→ WRITTEN INSTRUCTION:
Please give the data below again in full, exactly as it stands.

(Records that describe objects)
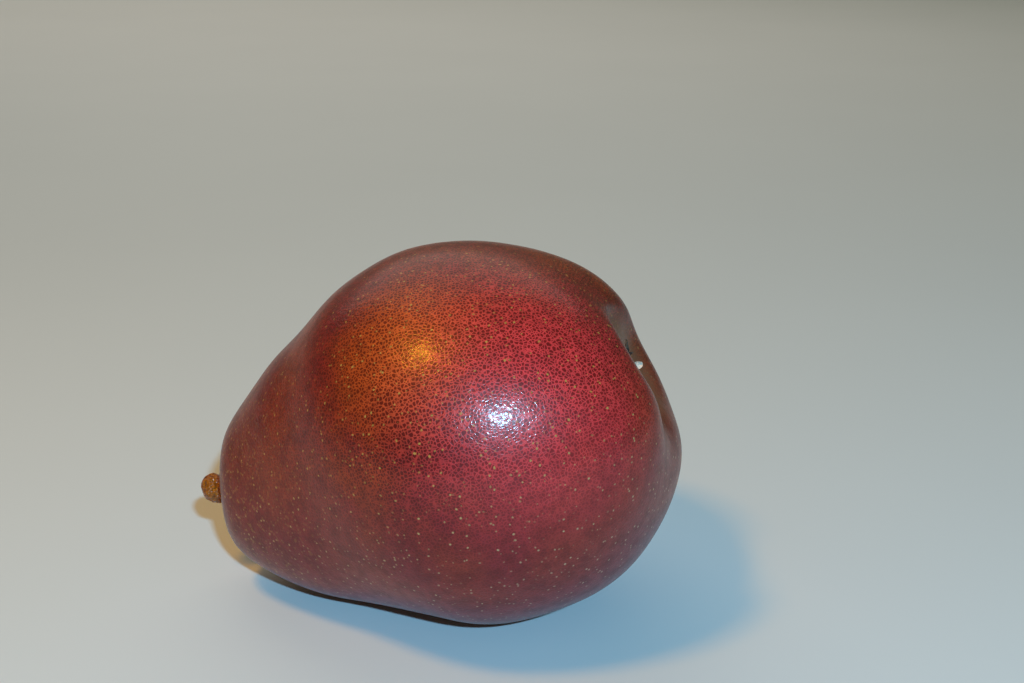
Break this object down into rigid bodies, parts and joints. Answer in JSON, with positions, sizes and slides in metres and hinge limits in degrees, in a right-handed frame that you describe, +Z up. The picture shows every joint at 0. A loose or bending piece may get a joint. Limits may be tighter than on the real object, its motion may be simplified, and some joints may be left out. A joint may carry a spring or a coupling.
{
  "type": "pear",
  "caption": "Ripe red pear lying on its side, with a short woody stem stub and a dried calyx in the hollow of its wide end.",
  "frame": {"origin": "on the surface that the pear lies on, under the middle of its box", "axes": "+Z up; +X along the pear from the stem towards the calyx, whose end is raised; +Y away from the side that the picture shows"},
  "size_m": [0.0932, 0.0744, 0.0696],
  "materials": {
    "skin": "waxy satin fruit skin, deep red, finely pitted, with pale tan breathing spots",
    "stem": "smooth lumpy bark, amber brown, slightly glossy",
    "calyx": "dry, papery, dark brown flower remains"
  },
  "bodies": {
    "root": {"fruit": "skin", "stem": "stem", "calyx": "calyx"}
  },
  "joints": []
}
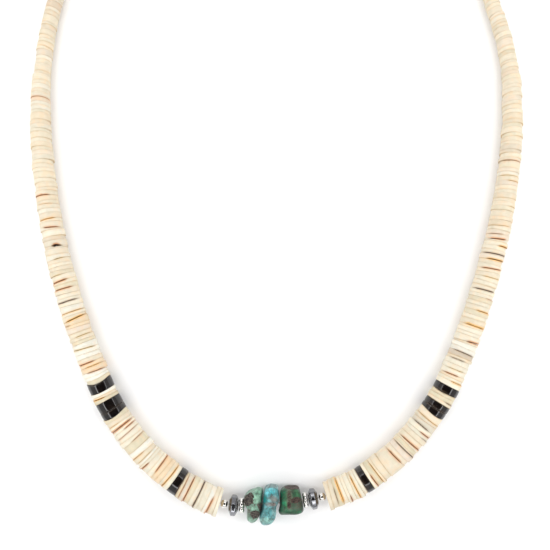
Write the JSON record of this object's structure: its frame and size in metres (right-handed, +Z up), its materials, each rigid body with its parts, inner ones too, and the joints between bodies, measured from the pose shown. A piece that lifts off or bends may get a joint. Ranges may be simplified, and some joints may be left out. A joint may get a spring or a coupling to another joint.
{
  "type": "necklace",
  "caption": "Strand of graduated cream shell discs with black discs, silver and hematite beads and turquoise nuggets at the front, lying flat in its worn oval",
  "frame": {"origin": "on the surface that the necklace lies on, under the middle of its bounding box", "axes": "+X to the right as seen from above with the front stones nearest, +Y from the front stones to the clasp, +Z up from the surface"},
  "size_m": [0.1333, 0.1995, 0.0078],
  "materials": {
    "shell": "hand-ground cream shell, satin",
    "black_shell": "polished black shell",
    "turquoise": "tumbled turquoise with brown matrix",
    "hematite": "faceted, metallic polish",
    "silver": "polished silver",
    "thread": "waxed beading thread"
  },
  "bodies": {
    "root": {"barrel_clasp": "silver", "black_disc_left_1": "black_shell", "black_disc_left_2": "black_shell", "black_disc_left_3": "black_shell", "black_disc_left_4": "black_shell", "black_disc_right_1": "black_shell", "black_disc_right_2": "black_shell", "black_disc_right_3": "black_shell", "black_disc_right_4": "black_shell", "fine_string_left": "shell", "fine_string_right": "shell", "granule_ring_left": "silver", "granule_ring_right": "silver", "hematite_rondelle_left": "hematite", "hematite_rondelle_right": "hematite", "shell_disc_left_01": "shell", "shell_disc_left_02": "shell", "shell_disc_left_03": "shell", "shell_disc_left_04": "shell", "shell_disc_left_05": "shell", "shell_disc_left_06": "shell", "shell_disc_left_07": "shell", "shell_disc_left_08": "shell", "shell_disc_left_09": "shell", "shell_disc_right_01": "shell", "shell_disc_right_02": "shell", "shell_disc_right_03": "shell", "shell_disc_right_04": "shell", "shell_disc_right_05": "shell", "shell_disc_right_06": "shell", "shell_disc_right_07": "shell", "shell_disc_right_08": "shell", "shell_disc_right_09": "shell", "shell_string_left": "shell", "shell_string_right": "shell", "silver_bead_left": "silver", "silver_bead_right": "silver", "thread": "thread", "turquoise_left": "turquoise", "turquoise_middle": "turquoise", "turquoise_right": "turquoise"}
  },
  "joints": []
}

→ SOLUTION FOR THIS TASK:
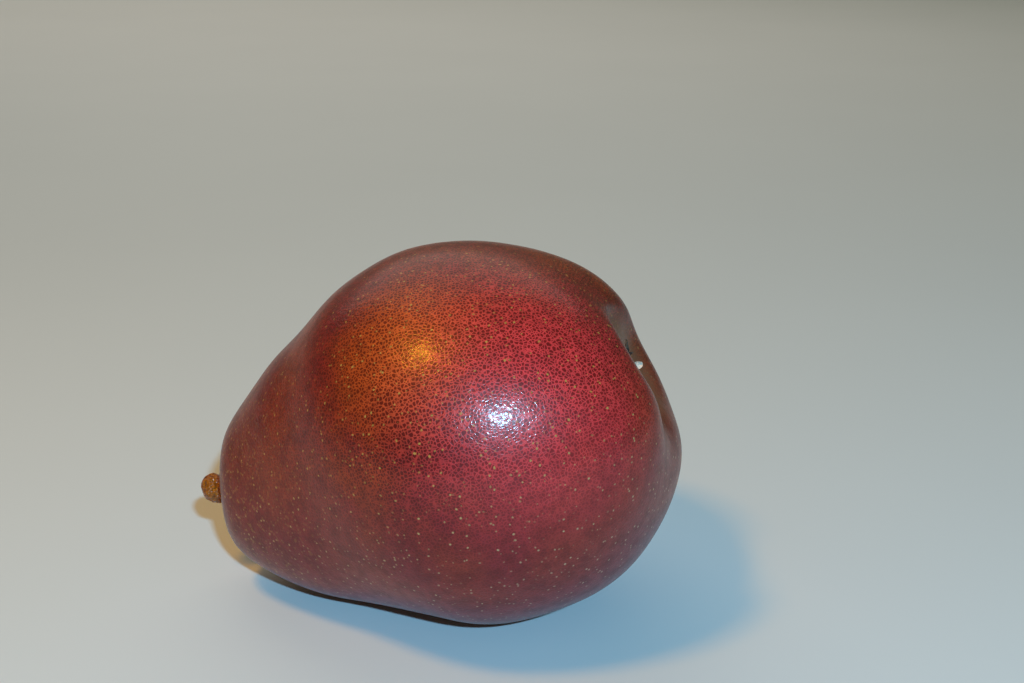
Break this object down into rigid bodies, parts and joints. Answer in JSON, with positions, sizes and slides in metres and hinge limits in degrees, in a right-handed frame that you describe, +Z up. The picture shows every joint at 0. A loose or bending piece may get a joint. Limits may be tighter than on the real object, its motion may be simplified, and some joints may be left out. A joint may carry a spring or a coupling.
{
  "type": "pear",
  "caption": "Ripe red pear lying on its side, with a short woody stem stub and a dried calyx in the hollow of its wide end.",
  "frame": {"origin": "on the surface that the pear lies on, under the middle of its box", "axes": "+Z up; +X along the pear from the stem towards the calyx, whose end is raised; +Y away from the side that the picture shows"},
  "size_m": [0.0932, 0.0744, 0.0696],
  "materials": {
    "skin": "waxy satin fruit skin, deep red, finely pitted, with pale tan breathing spots",
    "stem": "smooth lumpy bark, amber brown, slightly glossy",
    "calyx": "dry, papery, dark brown flower remains"
  },
  "bodies": {
    "root": {"fruit": "skin", "stem": "stem", "calyx": "calyx"}
  },
  "joints": []
}
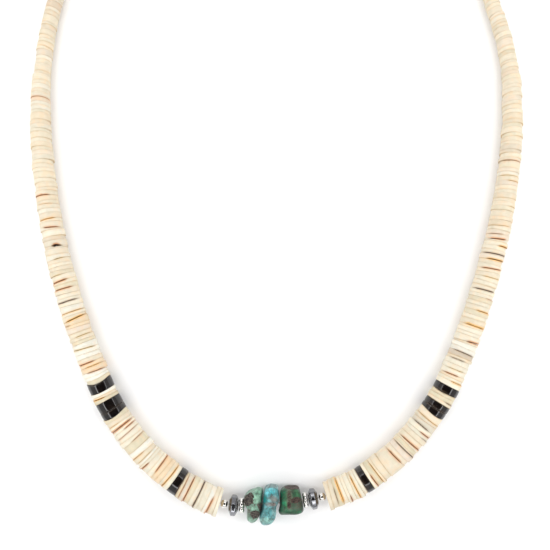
Write the JSON record of this object's structure: its frame and size in metres (right-handed, +Z up), its materials, each rigid body with its parts, inner ones too, and the joints between bodies, measured from the pose shown. A piece that lifts off or bends may get a joint. Ranges may be simplified, and some joints may be left out. A joint may get a spring or a coupling to another joint.
{
  "type": "necklace",
  "caption": "Strand of graduated cream shell discs with black discs, silver and hematite beads and turquoise nuggets at the front, lying flat in its worn oval",
  "frame": {"origin": "on the surface that the necklace lies on, under the middle of its bounding box", "axes": "+X to the right as seen from above with the front stones nearest, +Y from the front stones to the clasp, +Z up from the surface"},
  "size_m": [0.1333, 0.1995, 0.0078],
  "materials": {
    "shell": "hand-ground cream shell, satin",
    "black_shell": "polished black shell",
    "turquoise": "tumbled turquoise with brown matrix",
    "hematite": "faceted, metallic polish",
    "silver": "polished silver",
    "thread": "waxed beading thread"
  },
  "bodies": {
    "root": {"barrel_clasp": "silver", "black_disc_left_1": "black_shell", "black_disc_left_2": "black_shell", "black_disc_left_3": "black_shell", "black_disc_left_4": "black_shell", "black_disc_right_1": "black_shell", "black_disc_right_2": "black_shell", "black_disc_right_3": "black_shell", "black_disc_right_4": "black_shell", "fine_string_left": "shell", "fine_string_right": "shell", "granule_ring_left": "silver", "granule_ring_right": "silver", "hematite_rondelle_left": "hematite", "hematite_rondelle_right": "hematite", "shell_disc_left_01": "shell", "shell_disc_left_02": "shell", "shell_disc_left_03": "shell", "shell_disc_left_04": "shell", "shell_disc_left_05": "shell", "shell_disc_left_06": "shell", "shell_disc_left_07": "shell", "shell_disc_left_08": "shell", "shell_disc_left_09": "shell", "shell_disc_right_01": "shell", "shell_disc_right_02": "shell", "shell_disc_right_03": "shell", "shell_disc_right_04": "shell", "shell_disc_right_05": "shell", "shell_disc_right_06": "shell", "shell_disc_right_07": "shell", "shell_disc_right_08": "shell", "shell_disc_right_09": "shell", "shell_string_left": "shell", "shell_string_right": "shell", "silver_bead_left": "silver", "silver_bead_right": "silver", "thread": "thread", "turquoise_left": "turquoise", "turquoise_middle": "turquoise", "turquoise_right": "turquoise"}
  },
  "joints": []
}